Put pen to paper and write down every task that needs to get done in the daily and weekly course of your business. You’ll essentially be listing your job description but as it is rather than as you want it to be or as you had hoped it would be. If there’s anyone else already working in your business in some capacity, list their main tasks as well. Once it’s complete, you then comb through the list to see what items you can remove from your plate and put on someone else’s whether that’s because it’s a task you’re not good at, one you don’t enjoy, or one that you can hire and train someone else to do just as (or almost as) well as you. What’s left in your column should be the things that only you can do
3) Find an Organized Way To Manage and Display Tasks
In my second year with full-time help, I created a Google spreadsheet that both my team and I could access at any time. It was my responsibility to create and maintain it and my employees’ responsibility to keep it updated. Down the left side were individual tasks or projects as row headers, and along the top were column headings listing who the task was assigned to, tools and supplies needed, estimated time it would take, actual time it took, a column for my team to report any notes or problems, and a big ol’ box for them to check off when it was complete.
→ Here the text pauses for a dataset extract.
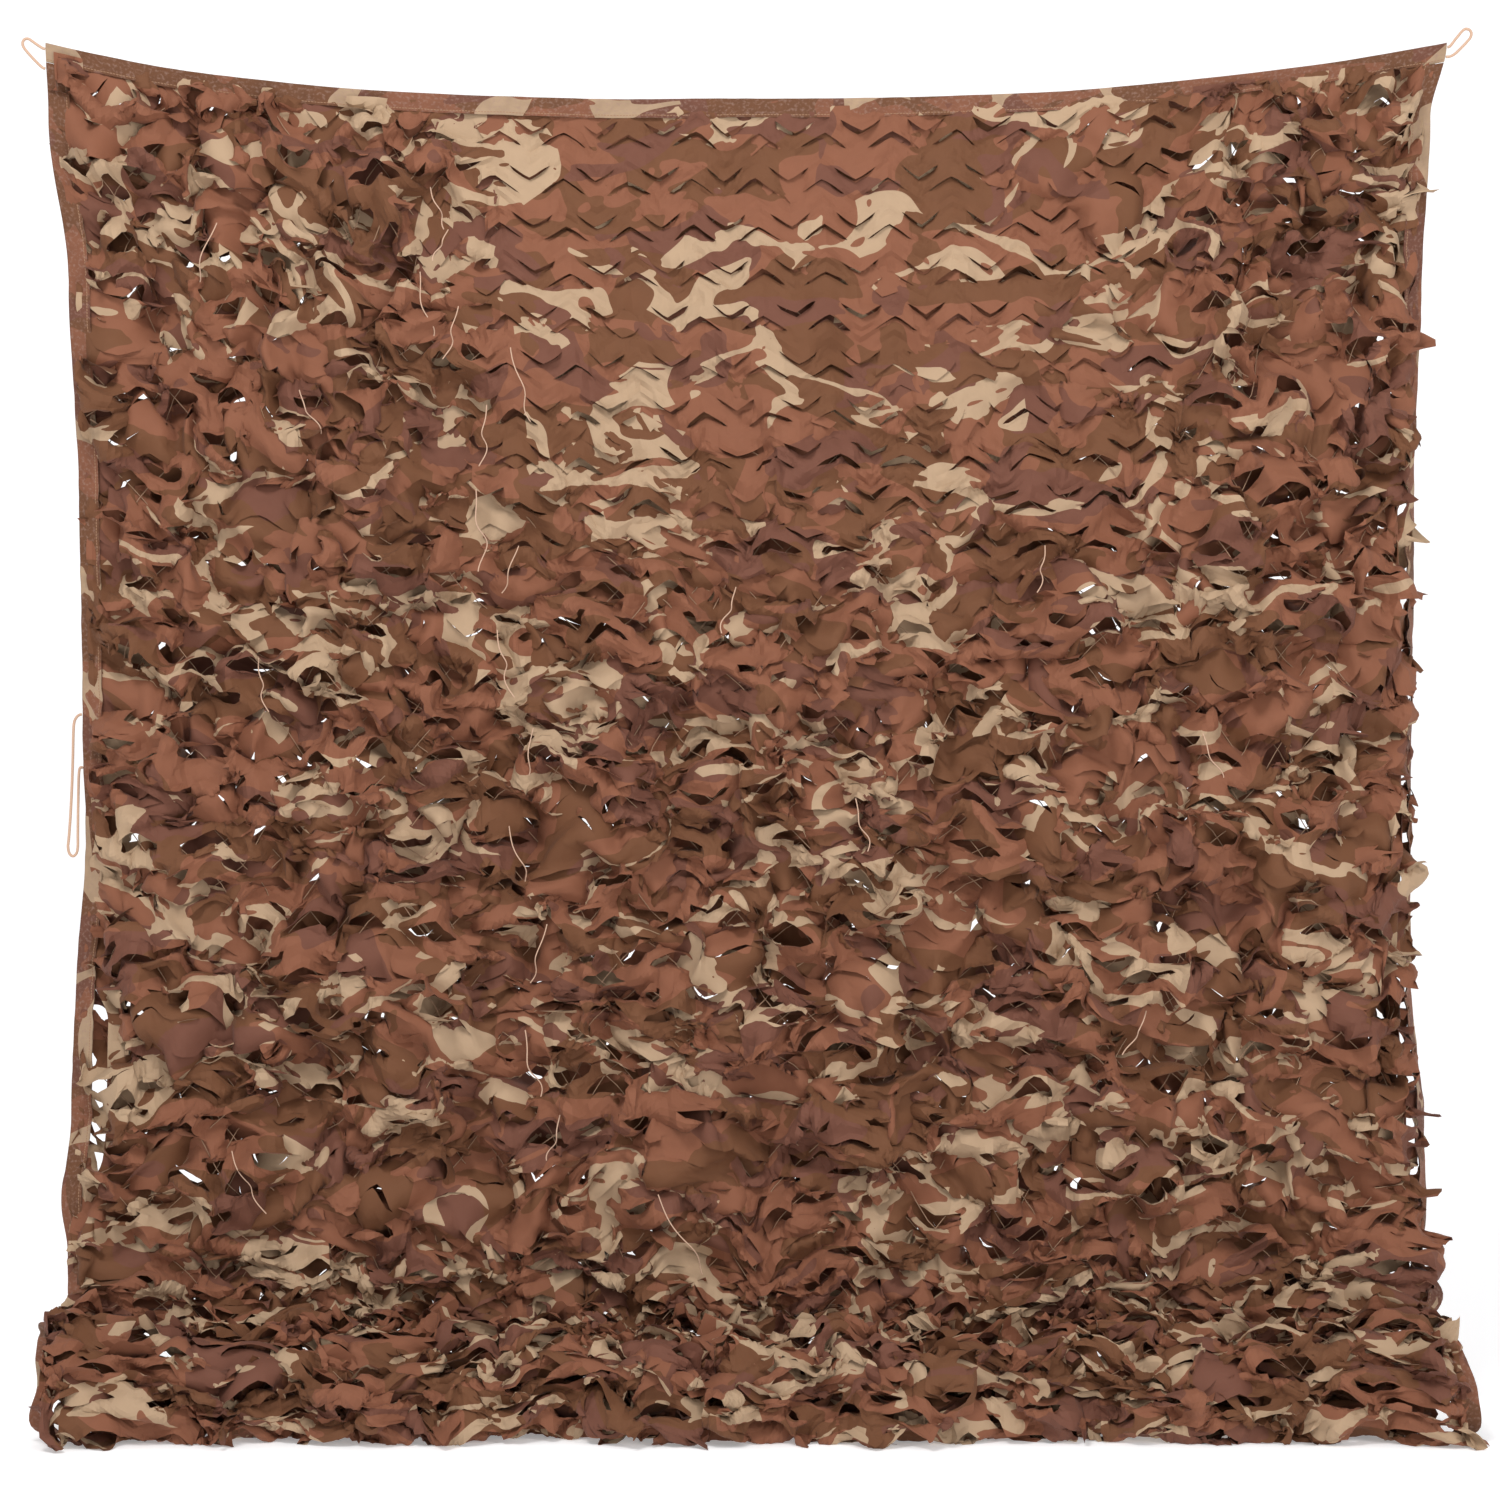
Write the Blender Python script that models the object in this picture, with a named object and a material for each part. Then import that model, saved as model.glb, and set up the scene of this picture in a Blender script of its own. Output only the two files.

This worked out perfectly for my farm. I would fill it out at a minimum every Friday for the upcoming week and check in with it as needed. Since I didn’t live at the farm and my employees might be working on days I wasn’t there, it worked better for us than a clipboard or a chalkboard.
We used a similar system for harvest days. I took Mondays off, and at least one person from my team would be there to complete the wholesale harvest, which often wouldn’t be finalized until Sunday, when I heard back from the florists. Table 13.3 is an example of the harvest spreadsheet that worked well for us.
4) Find Your Bottlenecks and Work To Eliminate Them
On every farm, patterns start to emerge wherein tasks are delayed or employees stalled in their tracks because they’re waiting on something. This is usually due to a step in the process that you haven’t clearly defined for yourself or others or a step that you haven’t systematized and allotted sufficient time for. I have a few poignant examples on my farm.
I can think of times when an employee has gone to plant some shrubs I’ve ordered, checking in with me to ask about the spacing or irrigation. I stall and tell them that I still don’t know because I need to read up on the crop, which is new to me. I then tell them to leave it until another time and go back to the to-do list. It then takes me another week to remember that I was supposed to find time to look this up.
If something happens more than once, it’s a pattern, and you need to fix it. Often for our small owner-operated farms, we fail to recognize that we’re creating huge bottlenecks as we struggle to create and adjust to our new systems. To solve my problem of never having bed space ready for plants, I started to plug all my big transplant pushes into a monthly calendar. If I knew that lisianthus plugs were arriving April 1, then I added the task of prepping 3 beds on the weekly list for March 23.
I hope these strategies can help you standardize operations on the farm, and that you can get away for a vacation sometime (very) soon.